Why Pentecost may be the feast our culture most needs

Perhaps part of the reason our moment feels so spiritually thin is that we have retained Christmas and Easter in broad cultural memory while largely neglecting Pentecost.

We remember Christ’s birth. We remember His resurrection. But we often forget the outpoured Spirit, the enthroned Christ, the new covenant written on the heart, the church as temple, and the river of life meant to heal the nations.

The new covenant is not simply old commandments repeated from the outside. It is God’s life written within. The Spirit empowers what stone tablets could never produce. The law is internalized. Hearts are changed. A new creation begins.

That is Pentecost.

It is the feast of the last days.

It is the feast of King Jesus reigning.

It is the feast of the Spirit poured out.

It is the feast of the church receiving power to become what she was always meant to be.
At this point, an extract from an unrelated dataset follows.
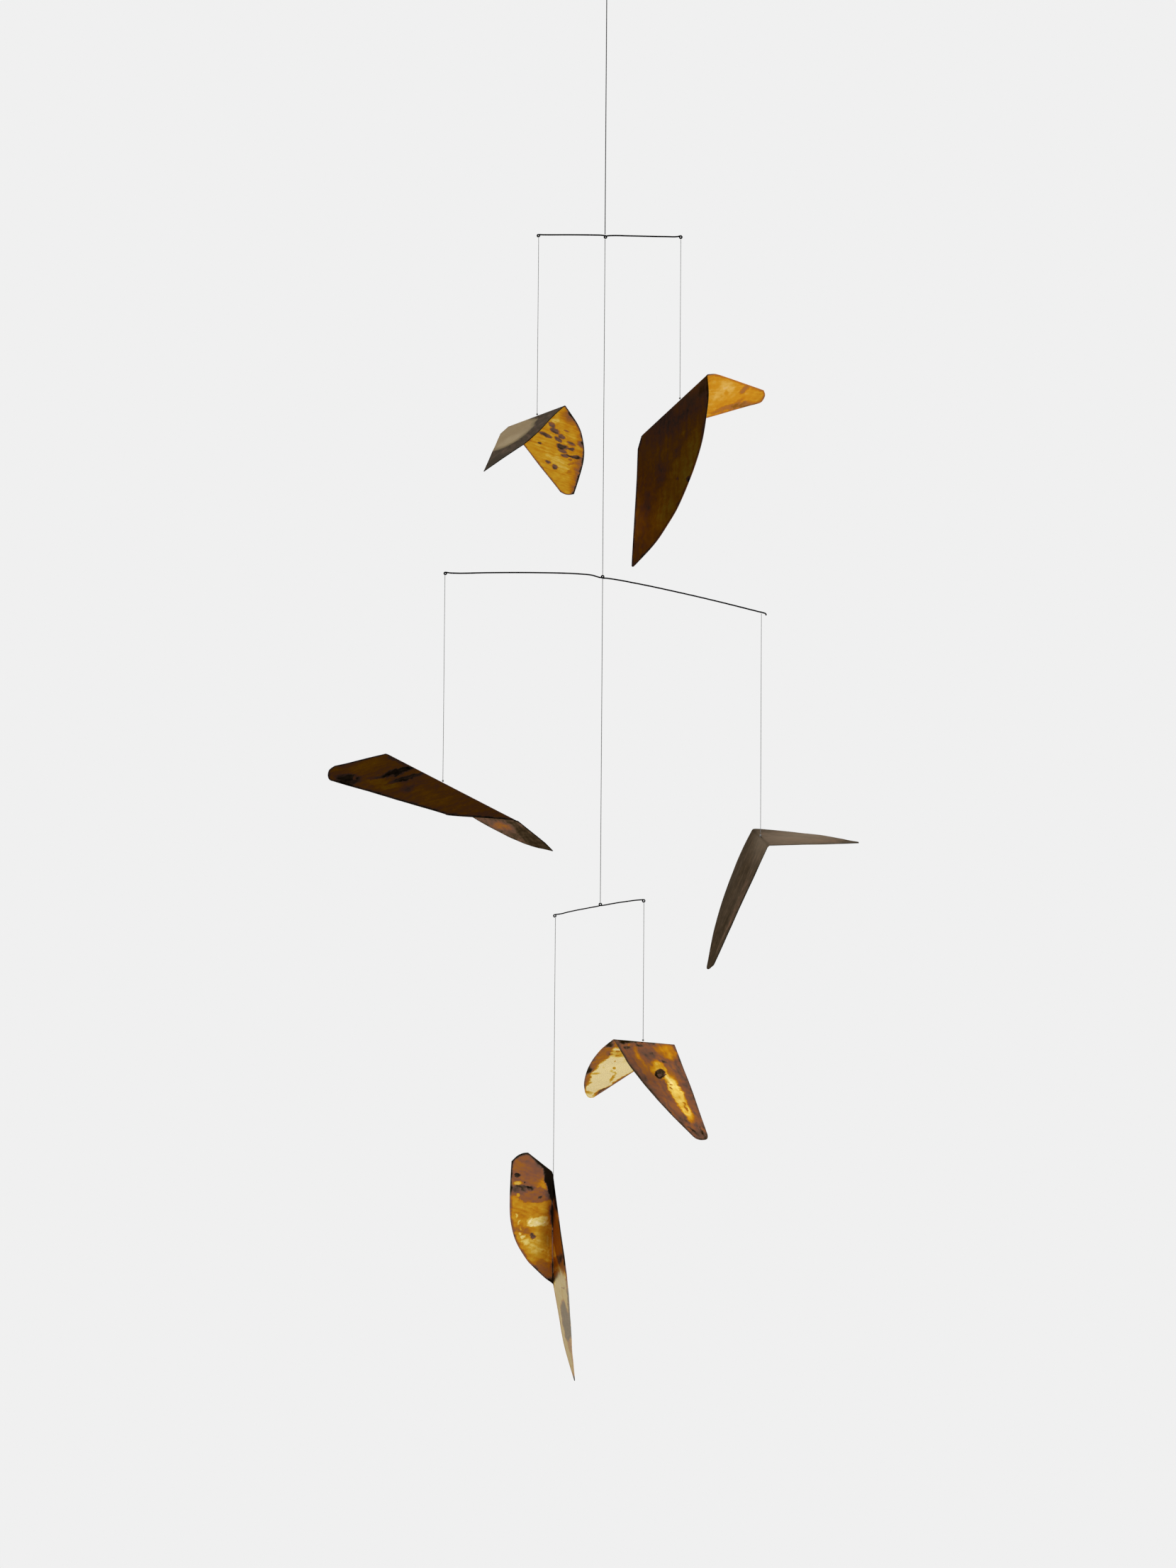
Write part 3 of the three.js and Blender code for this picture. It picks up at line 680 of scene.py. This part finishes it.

The missing feast needs to be recovered

To recover Pentecost is to recover several truths at once:

  • Jesus is reigning now
  • The Holy Spirit has been poured out now
  • The nations are in view now
  • The church matters now
  • Transformation begins in the heart now
  • The river of God’s life is meant to flow now

This is not a side doctrine for unusually expressive Christians. It is the heart of how the reign of Christ becomes visible in the world.

So yes, celebrate Christmas. Absolutely celebrate Easter.

But do not forget Pentecost.

Without Pentecost, we can end up admiring Jesus from a distance instead of being filled with His life. We can talk about heaven while neglecting the healing of earth. We can speak of faith while living powerless. We can reduce church to attendance rather than seeing it as the Spirit-filled temple through which God intends to bless the world.

The missing feast is not missing because it lacks importance.

It is missing because it confronts us with what God actually intends: a people transformed by the Holy Spirit, living under the reign of Jesus, and carrying living water into a thirsty world.